Note that you did not include code to actually fill in the pid and rid when new code is actually parsed. So while the existing data is updated, it is not maintained with new data added.

To work on this more. Maybe only next week.

gábor hojtsy’s picture

StatusFileSize
new43.24 KB

Oh, of course you did include code to fill in the pid and rid in the new columns. Sorry for overlooking. I looked over all the changes in your patch and implemented them in this attached patch. Actually ended up implementing the rid/pid filling via stored statics, so that less queries are required. and extractions are quicker.

Also, took the opportunity to rework the query builder for the browse/translate pages to use the more flexible arrays as on the moderate page. Since the simpletests have pretty good coverage of these pages, I could easily verify that my refactorings worked (and initially they did not :).

Also, added more cache clearing and some advance rebuilding, so cron clears off all caches but rebuild the three most important ones. Also, removing or adding a language team clears the caches.

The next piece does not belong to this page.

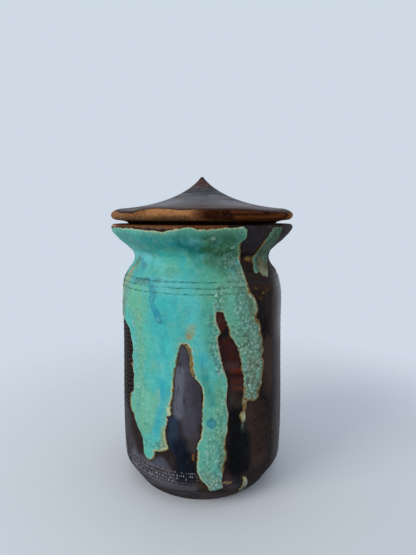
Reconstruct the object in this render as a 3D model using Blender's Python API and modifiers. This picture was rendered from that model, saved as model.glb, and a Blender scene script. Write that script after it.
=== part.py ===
"""Lidded stoneware jar: a thrown body with a necked, flared mouth, and a pointed lid that drops into it.

Run it with: blender --background --python part.py, or from Blender's text editor.
Metres, +Z up. The origin is the middle of the foot, on the surface that the jar stands on.
Both pieces are turned about Z. Angles round the jar count from its front, which faces -Y, towards +X.
"""

import math

import bpy

# Foot of the body
FOOT_DIAMETER = 0.0840
FOOT_BEVEL_HEIGHT = 0.0128
FOOT_RING_WIDTH = 0.0075
FOOT_RECESS_DEPTH = 0.0015
FOOT_EDGE_ROUND = 0.0007

# Wall of the body: the corner above the bevelled foot, the wall and the shoulder's start
CORNER_DIAMETER = 0.1006
CORNER_ROUND = 0.0010
WALL_HEIGHT = 0.0970
WALL_SWELL = 0.0017
WALL_WAIST = 0.0006
SHOULDER_DIAMETER = 0.0995

# Shoulder, neck and flared mouth
SHOULDER_HEIGHT = 0.0286
NECK_DIAMETER = 0.0829
FLARE_HEIGHT = 0.0194
RIM_DIAMETER = 0.1106
LIP_THICKNESS = 0.0038

# Clay inside the body
WALL_THICKNESS = 0.0044
FLOOR_THICKNESS = 0.0060
INNER_CORNER_RADIUS = 0.0100

# Three lines cut round the shoulder with a pointed tool
GROOVE_COUNT = 3
GROOVE_DROP = 0.0104
GROOVE_SPACING = 0.0031
GROOVE_WIDTH = 0.0014
GROOVE_DEPTH = 0.0005

# Thick glaze that ran down from the mouth
GLAZE_THICKNESS = 0.0008
GLAZE_EDGE_WIDTH = 0.0030

# Lid: its rim lies over the lip, and its flange seats in the flare
LID_GAP = 0.0022
LID_RIM_THICKNESS = 0.0067
LID_RIM_ROUND = 0.0052
LID_RISE = 0.0195
LID_THICKNESS = 0.0056
TIP_ROUND = 0.0010
TIP_DEPTH = 0.0125
FLANGE_THICKNESS = 0.0050
FLANGE_TAPER = 0.0010
FLANGE_ROUND = 0.0010
FLANGE_FILLET = 0.0040
UNDERSIDE_SLOPE = 0.0010
SEAT_CLEARANCE = 0.0003

# Shapes of the curves, as shares of the sizes that they span
WALL_HANDLE_SHARES = (0.33, 0.68)
SHOULDER_FULLNESS_SHARE = 0.835
NECK_TURN_SHARE = 0.285
FLARE_TURN_SHARES = (0.34, 0.415, 0.47)
LIP_SLOPE_SHARE = 0.65
SEAT_SHARES = (0.40, 0.52)
LID_SWEEP_SHARES = ((0.42, 0.11), (0.12, 0.63))
LID_DOME_SHARES = ((0.67, 0.27), (0.30, 0.80))
ROUND_SHARE = 0.5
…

The test suite runs fine with this patch, so I'll tinker with it a little and hopefully commit and deploy tonight.

gábor hojtsy’s picture

Status: Needs review » Fixed
StatusFileSize
new43.54 KB

Slightly tweaked comments, committed this patch. Thanks for all your contributions.

gábor hojtsy’s picture

StatusFileSize
new829 bytes

Forgot to include files at one place. Committed this too.

Status: Fixed » Closed (fixed)

Automatically closed -- issue fixed for 2 weeks with no activity.